▶ **Exercise instructions**
Starting from the line that contains "buildPedestal();", copy every line exactly until the line that contains "before = set(bpy.data.objects)", which is also included.

▶ **Data for the task**
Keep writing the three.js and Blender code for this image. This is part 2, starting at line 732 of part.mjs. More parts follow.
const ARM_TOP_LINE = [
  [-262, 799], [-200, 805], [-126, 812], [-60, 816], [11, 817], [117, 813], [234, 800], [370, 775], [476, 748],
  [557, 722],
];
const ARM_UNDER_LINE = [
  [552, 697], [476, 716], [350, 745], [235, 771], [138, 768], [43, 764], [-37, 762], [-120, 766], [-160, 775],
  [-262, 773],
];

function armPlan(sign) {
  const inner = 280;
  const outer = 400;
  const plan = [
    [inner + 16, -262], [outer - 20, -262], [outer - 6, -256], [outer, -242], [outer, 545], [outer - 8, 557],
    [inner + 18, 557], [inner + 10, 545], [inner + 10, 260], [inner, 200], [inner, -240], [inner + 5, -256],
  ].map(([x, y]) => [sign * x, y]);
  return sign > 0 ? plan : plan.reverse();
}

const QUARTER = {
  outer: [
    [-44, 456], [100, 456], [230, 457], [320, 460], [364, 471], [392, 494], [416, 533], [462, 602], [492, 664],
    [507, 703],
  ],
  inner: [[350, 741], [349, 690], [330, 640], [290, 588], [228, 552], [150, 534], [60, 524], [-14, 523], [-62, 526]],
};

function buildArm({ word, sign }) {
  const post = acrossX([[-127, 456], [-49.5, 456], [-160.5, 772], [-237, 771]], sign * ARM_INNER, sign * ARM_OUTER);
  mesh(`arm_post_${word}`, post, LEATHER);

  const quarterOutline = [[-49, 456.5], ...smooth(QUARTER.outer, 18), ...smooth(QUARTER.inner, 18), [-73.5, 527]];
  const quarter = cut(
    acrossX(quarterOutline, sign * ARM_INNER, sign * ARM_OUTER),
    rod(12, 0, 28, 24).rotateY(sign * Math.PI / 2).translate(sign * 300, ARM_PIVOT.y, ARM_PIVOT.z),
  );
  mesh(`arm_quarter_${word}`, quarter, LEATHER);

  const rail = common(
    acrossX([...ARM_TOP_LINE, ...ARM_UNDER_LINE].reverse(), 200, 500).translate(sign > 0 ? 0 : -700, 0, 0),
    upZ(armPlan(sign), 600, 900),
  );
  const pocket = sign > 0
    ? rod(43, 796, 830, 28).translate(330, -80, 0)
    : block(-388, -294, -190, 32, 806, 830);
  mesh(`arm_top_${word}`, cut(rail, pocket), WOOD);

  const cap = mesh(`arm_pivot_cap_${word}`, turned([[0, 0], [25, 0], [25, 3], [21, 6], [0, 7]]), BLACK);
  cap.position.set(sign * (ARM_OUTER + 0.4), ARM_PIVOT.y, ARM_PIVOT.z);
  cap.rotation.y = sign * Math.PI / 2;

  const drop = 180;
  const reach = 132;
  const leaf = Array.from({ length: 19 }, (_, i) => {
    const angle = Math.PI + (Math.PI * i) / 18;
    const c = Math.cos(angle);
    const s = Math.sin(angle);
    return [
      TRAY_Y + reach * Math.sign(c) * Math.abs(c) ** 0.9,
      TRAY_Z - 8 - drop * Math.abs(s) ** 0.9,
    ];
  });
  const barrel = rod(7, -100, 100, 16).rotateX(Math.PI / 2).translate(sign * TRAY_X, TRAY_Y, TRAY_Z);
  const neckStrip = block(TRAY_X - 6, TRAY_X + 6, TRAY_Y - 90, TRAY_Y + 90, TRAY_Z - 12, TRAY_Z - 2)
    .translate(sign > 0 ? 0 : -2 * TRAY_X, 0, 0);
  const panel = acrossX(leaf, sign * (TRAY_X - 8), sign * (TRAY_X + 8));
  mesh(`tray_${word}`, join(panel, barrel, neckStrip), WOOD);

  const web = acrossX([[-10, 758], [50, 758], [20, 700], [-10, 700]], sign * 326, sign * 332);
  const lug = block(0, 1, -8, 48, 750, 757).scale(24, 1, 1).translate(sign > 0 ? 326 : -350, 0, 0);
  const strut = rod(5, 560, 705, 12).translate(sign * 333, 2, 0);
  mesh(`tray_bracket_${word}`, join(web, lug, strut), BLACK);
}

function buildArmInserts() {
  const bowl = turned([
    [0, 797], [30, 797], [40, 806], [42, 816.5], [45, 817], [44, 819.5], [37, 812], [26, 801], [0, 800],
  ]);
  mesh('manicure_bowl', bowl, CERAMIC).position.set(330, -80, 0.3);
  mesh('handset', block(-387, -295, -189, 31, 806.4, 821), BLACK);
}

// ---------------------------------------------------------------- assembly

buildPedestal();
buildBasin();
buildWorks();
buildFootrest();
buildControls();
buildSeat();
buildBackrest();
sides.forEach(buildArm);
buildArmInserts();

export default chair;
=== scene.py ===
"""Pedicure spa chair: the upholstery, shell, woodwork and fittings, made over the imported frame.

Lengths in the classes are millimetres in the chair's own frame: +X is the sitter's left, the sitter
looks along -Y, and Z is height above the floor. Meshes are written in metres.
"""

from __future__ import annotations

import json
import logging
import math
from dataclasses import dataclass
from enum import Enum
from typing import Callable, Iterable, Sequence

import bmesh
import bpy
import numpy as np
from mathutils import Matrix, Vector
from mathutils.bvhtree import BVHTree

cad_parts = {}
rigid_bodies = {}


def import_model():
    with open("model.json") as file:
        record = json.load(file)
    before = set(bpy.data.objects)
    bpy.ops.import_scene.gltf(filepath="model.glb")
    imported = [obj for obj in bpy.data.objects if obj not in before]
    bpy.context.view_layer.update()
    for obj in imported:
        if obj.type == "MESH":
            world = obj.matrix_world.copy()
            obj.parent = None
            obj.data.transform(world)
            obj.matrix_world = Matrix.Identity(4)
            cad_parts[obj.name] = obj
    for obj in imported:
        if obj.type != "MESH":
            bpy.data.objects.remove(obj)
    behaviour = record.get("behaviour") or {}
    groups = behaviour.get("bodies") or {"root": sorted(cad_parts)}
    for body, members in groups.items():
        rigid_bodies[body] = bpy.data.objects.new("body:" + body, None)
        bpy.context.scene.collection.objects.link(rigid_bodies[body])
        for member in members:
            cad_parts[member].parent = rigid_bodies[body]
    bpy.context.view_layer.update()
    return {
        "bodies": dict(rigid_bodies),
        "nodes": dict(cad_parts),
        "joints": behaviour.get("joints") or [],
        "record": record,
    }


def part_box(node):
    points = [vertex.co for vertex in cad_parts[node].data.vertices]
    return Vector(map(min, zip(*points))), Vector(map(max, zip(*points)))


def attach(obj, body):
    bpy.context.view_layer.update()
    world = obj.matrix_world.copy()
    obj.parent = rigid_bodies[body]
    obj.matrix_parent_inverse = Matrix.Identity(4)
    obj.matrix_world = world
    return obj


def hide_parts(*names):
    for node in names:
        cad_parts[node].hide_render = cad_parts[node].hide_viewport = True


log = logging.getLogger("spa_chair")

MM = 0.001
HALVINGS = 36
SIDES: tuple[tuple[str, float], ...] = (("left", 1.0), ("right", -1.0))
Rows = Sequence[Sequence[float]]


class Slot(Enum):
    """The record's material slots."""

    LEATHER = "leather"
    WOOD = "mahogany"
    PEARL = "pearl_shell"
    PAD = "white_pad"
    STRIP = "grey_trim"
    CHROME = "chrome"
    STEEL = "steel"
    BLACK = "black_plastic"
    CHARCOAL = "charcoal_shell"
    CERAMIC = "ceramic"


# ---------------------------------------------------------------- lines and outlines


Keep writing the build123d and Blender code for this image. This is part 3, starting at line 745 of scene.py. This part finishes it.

▶ **Solution below**
buildPedestal();
buildBasin();
buildWorks();
buildFootrest();
buildControls();
buildSeat();
buildBackrest();
sides.forEach(buildArm);
buildArmInserts();

export default chair;
=== scene.py ===
"""Pedicure spa chair: the upholstery, shell, woodwork and fittings, made over the imported frame.

Lengths in the classes are millimetres in the chair's own frame: +X is the sitter's left, the sitter
looks along -Y, and Z is height above the floor. Meshes are written in metres.
"""

from __future__ import annotations

import json
import logging
import math
from dataclasses import dataclass
from enum import Enum
from typing import Callable, Iterable, Sequence

import bmesh
import bpy
import numpy as np
from mathutils import Matrix, Vector
from mathutils.bvhtree import BVHTree

cad_parts = {}
rigid_bodies = {}


def import_model():
    with open("model.json") as file:
        record = json.load(file)
    before = set(bpy.data.objects)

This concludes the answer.